Should it get down to that — and how great would that be, almost better than a Labour victory — then another election would be in the offing in a few months, as happened in the ’70s. This time, however, there’s no guarantee that the major-party vote would reconsolidate for a clear result. Indeed, it may exacerbate the fracturing. At that point, first-past-the-post would have to be hanging in the balance. And that is what’s really at stake in this election: a fundamental change in the way that power is exercised in the UK.
It was so much easier when there was just the Monster Raving Loony Party on the weird end of the spectrum. Seems everyone else has read their policy guide.
“Indeed, it may exacerbate the fracturing. At that point, first-past-the-post would have to be hanging in the balance.”
And everyone who was in the No camp at the Alternative Vote referendum (everyone but the LibDems) might end up reconsidering their posting…

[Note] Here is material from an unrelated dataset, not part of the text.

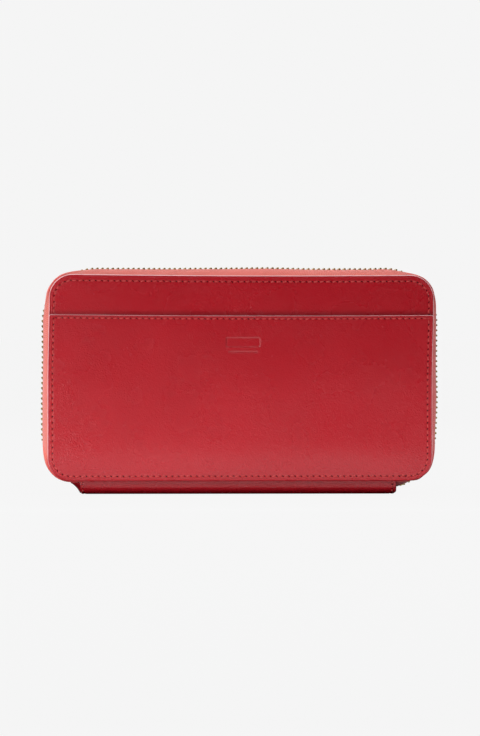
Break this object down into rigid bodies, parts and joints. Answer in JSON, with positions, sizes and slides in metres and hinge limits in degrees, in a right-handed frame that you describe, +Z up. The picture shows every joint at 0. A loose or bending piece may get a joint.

Interesting commentary Guy.
I’d like to add two points.
First, Ed Miliband has been a total and utter disaster for Labour. He was put there by the Unions who thought he would look after them but didn’t stop to consider how electable he would be compared to his much more seasoned ex-foreign minister David.
Secondly, unlike xenophobic political parties like Hanson’s One Nation or Peters’ New Zealand First, UKIP (though still xenophobic) has the advantage of riding an economic issue – membership of the EC and elections are mostly decided in economic issues. With the economic fortunes of the European Community in free fall, cutting the tie is a real option to preserve the prosperity of the UK going forward.
This is an election Labour should cruise to power in. But thanks to Ed it won’t happen.
Forget the popular elephant in the room title. The manner in which political writers fail to mention the large numbers of former Labour/Labor voters are fleeing to ANYONE else, seems more like failing to notice a herd of African elephants rampaging thorough a small garden’s petunia patch.
That Tim Aker, the UKIP policy wonk had to resign for failing to come up with their election manifesto sums up the state of their party.
And it demonstrates that having no policy is better than having crap policy and will probably contribute to any future success.